[TASK DESCRIPTION]: Among the records that follow, find the line with "ends sawn square" and the line with "cad_parts[node].hide_render = cad_parts[node].hide_viewport". Set down those lines and all lines between them exactly, without adding anything.

[SUPPLIED DATA]:
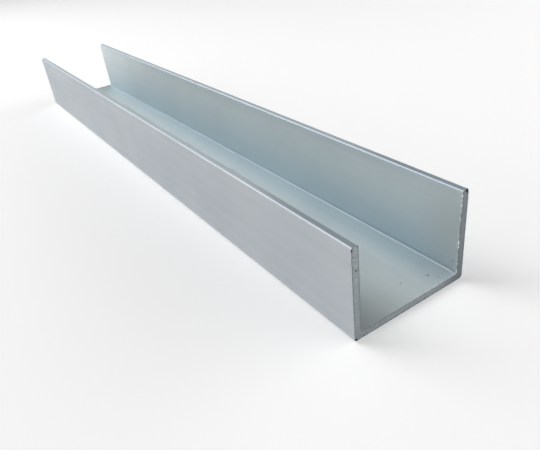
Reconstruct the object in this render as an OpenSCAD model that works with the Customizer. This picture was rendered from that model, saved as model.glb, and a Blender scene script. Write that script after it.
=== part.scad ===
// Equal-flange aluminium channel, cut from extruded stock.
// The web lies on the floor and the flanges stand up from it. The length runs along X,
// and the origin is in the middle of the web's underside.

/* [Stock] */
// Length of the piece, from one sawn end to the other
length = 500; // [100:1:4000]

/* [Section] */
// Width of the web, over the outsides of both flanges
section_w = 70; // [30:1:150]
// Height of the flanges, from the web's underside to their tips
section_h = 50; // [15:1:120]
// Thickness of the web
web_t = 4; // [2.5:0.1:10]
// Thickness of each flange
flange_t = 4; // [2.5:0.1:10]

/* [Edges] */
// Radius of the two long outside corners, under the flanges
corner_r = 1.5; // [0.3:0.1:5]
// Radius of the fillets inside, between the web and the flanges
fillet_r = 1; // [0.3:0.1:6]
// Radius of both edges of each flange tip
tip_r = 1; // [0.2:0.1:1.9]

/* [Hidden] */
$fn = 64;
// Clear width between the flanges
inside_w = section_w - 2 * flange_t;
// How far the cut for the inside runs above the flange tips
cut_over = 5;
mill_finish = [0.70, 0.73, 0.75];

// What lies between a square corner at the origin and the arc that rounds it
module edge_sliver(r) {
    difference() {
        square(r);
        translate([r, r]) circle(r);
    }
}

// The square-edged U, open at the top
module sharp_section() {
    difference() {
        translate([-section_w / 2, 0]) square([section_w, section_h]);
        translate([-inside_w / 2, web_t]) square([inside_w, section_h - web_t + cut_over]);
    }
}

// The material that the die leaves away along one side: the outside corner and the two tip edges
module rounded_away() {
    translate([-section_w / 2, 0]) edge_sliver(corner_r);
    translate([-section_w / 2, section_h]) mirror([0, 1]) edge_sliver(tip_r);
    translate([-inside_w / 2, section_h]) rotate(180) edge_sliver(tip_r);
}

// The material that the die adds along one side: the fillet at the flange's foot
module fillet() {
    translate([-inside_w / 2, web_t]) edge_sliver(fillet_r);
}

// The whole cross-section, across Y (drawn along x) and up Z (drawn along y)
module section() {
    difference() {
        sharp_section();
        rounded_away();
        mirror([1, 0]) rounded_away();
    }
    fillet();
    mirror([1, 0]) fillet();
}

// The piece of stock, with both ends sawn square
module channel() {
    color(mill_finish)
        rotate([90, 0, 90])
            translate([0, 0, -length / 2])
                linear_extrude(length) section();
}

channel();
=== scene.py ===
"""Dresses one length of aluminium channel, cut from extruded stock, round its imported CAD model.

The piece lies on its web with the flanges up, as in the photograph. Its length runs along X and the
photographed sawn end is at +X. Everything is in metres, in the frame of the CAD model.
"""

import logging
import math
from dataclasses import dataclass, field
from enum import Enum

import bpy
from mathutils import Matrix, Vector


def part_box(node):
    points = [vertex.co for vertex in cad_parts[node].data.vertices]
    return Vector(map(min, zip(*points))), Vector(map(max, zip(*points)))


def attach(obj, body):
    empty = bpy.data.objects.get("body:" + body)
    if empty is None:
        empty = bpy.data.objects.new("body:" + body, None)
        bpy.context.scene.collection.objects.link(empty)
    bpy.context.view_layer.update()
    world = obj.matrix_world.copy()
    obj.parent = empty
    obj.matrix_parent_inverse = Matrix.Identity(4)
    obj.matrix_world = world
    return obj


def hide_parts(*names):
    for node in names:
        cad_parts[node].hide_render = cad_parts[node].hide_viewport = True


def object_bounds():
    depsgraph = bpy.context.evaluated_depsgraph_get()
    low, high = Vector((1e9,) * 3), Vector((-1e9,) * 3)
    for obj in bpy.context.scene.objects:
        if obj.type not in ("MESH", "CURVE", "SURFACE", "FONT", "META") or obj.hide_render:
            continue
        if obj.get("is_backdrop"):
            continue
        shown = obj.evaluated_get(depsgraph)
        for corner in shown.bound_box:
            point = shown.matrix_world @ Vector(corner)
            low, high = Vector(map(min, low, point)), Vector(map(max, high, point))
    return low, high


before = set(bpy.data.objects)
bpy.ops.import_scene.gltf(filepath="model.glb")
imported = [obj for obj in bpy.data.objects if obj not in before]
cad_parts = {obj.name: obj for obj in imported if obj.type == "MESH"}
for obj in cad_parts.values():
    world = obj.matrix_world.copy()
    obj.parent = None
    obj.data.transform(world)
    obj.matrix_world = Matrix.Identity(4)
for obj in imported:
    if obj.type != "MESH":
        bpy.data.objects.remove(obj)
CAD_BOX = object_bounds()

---

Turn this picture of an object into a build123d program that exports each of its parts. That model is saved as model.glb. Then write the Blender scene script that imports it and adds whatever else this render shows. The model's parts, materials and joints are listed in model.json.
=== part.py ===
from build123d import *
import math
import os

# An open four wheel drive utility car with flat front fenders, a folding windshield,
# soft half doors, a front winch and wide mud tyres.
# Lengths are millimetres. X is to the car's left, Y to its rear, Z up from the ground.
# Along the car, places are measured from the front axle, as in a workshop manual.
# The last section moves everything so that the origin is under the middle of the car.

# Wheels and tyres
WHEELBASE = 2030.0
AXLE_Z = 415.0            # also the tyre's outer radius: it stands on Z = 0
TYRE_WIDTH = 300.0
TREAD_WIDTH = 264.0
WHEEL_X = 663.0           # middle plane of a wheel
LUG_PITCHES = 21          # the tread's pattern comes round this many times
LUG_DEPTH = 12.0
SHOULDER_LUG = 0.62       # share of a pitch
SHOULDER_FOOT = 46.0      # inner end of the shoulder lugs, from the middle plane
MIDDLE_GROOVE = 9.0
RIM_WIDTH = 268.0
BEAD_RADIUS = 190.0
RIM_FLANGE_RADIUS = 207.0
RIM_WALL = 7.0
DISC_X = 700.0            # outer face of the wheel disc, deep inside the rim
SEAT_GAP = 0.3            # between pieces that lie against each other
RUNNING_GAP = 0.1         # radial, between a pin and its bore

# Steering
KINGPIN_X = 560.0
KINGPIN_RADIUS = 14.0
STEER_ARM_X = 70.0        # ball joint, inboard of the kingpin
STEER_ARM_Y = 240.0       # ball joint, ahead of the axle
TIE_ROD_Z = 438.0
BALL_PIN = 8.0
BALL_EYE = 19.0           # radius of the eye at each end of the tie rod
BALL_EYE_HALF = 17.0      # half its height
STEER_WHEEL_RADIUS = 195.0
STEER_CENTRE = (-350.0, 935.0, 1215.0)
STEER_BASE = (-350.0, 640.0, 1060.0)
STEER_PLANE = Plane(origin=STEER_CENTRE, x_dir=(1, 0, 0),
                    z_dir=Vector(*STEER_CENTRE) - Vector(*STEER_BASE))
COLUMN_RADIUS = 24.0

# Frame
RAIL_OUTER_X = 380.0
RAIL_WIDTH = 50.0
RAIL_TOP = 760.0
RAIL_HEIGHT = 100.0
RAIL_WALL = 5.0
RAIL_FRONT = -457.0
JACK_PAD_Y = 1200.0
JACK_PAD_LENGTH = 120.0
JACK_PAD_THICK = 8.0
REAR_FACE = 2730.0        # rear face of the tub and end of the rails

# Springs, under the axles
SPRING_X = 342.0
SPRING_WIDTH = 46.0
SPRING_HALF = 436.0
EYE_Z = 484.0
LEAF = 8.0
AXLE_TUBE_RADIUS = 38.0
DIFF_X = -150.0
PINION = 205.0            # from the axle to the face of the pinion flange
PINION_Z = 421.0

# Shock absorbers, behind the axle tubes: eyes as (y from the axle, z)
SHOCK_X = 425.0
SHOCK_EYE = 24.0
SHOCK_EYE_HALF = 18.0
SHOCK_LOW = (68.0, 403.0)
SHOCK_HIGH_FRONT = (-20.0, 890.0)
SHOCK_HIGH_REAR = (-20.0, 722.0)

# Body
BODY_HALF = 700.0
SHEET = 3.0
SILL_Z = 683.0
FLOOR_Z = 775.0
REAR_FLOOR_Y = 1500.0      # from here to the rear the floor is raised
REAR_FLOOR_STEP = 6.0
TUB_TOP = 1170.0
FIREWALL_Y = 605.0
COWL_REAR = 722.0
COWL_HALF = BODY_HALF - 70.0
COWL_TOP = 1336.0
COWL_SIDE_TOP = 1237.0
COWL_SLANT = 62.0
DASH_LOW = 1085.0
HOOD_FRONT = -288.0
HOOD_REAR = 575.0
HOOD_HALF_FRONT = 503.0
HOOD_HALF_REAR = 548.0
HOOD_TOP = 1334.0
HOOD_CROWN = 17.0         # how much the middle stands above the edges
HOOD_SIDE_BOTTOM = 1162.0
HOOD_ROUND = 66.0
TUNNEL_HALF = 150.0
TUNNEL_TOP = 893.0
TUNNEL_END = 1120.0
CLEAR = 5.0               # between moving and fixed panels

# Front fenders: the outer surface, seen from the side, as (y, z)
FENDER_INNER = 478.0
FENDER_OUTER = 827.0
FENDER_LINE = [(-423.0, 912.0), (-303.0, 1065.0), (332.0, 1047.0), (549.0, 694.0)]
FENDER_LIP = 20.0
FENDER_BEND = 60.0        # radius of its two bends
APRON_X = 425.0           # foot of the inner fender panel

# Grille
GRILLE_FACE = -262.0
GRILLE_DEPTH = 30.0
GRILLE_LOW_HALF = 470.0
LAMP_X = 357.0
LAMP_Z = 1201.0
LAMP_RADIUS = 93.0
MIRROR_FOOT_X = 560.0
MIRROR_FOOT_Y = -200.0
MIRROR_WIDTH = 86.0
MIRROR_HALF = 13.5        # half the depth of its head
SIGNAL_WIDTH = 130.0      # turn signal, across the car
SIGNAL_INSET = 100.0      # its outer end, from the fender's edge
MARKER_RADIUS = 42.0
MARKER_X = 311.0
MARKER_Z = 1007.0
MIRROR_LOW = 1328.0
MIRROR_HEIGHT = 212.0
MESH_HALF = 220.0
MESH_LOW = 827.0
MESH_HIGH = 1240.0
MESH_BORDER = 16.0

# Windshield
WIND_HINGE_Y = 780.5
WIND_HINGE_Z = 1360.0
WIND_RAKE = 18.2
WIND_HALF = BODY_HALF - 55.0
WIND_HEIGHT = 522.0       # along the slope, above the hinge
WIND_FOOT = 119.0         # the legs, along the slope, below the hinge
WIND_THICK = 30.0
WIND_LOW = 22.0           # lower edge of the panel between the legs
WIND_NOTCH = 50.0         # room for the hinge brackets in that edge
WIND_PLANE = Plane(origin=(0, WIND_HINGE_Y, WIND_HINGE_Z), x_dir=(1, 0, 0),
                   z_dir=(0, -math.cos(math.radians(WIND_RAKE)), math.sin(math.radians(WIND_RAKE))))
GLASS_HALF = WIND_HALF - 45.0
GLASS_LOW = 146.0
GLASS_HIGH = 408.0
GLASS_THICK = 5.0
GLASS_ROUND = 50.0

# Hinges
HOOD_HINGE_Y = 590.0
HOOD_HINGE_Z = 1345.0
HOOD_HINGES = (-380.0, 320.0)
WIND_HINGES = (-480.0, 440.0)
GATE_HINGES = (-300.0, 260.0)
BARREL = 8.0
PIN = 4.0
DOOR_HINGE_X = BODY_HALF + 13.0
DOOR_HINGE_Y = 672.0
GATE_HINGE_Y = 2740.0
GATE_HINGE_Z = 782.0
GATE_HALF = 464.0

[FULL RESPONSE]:
// The piece of stock, with both ends sawn square
module channel() {
    color(mill_finish)
        rotate([90, 0, 90])
            translate([0, 0, -length / 2])
                linear_extrude(length) section();
}

channel();
=== scene.py ===
"""Dresses one length of aluminium channel, cut from extruded stock, round its imported CAD model.

The piece lies on its web with the flanges up, as in the photograph. Its length runs along X and the
photographed sawn end is at +X. Everything is in metres, in the frame of the CAD model.
"""

import logging
import math
from dataclasses import dataclass, field
from enum import Enum

import bpy
from mathutils import Matrix, Vector


def part_box(node):
    points = [vertex.co for vertex in cad_parts[node].data.vertices]
    return Vector(map(min, zip(*points))), Vector(map(max, zip(*points)))


def attach(obj, body):
    empty = bpy.data.objects.get("body:" + body)
    if empty is None:
        empty = bpy.data.objects.new("body:" + body, None)
        bpy.context.scene.collection.objects.link(empty)
    bpy.context.view_layer.update()
    world = obj.matrix_world.copy()
    obj.parent = empty
    obj.matrix_parent_inverse = Matrix.Identity(4)
    obj.matrix_world = world
    return obj


def hide_parts(*names):
    for node in names:
        cad_parts[node].hide_render = cad_parts[node].hide_viewport = True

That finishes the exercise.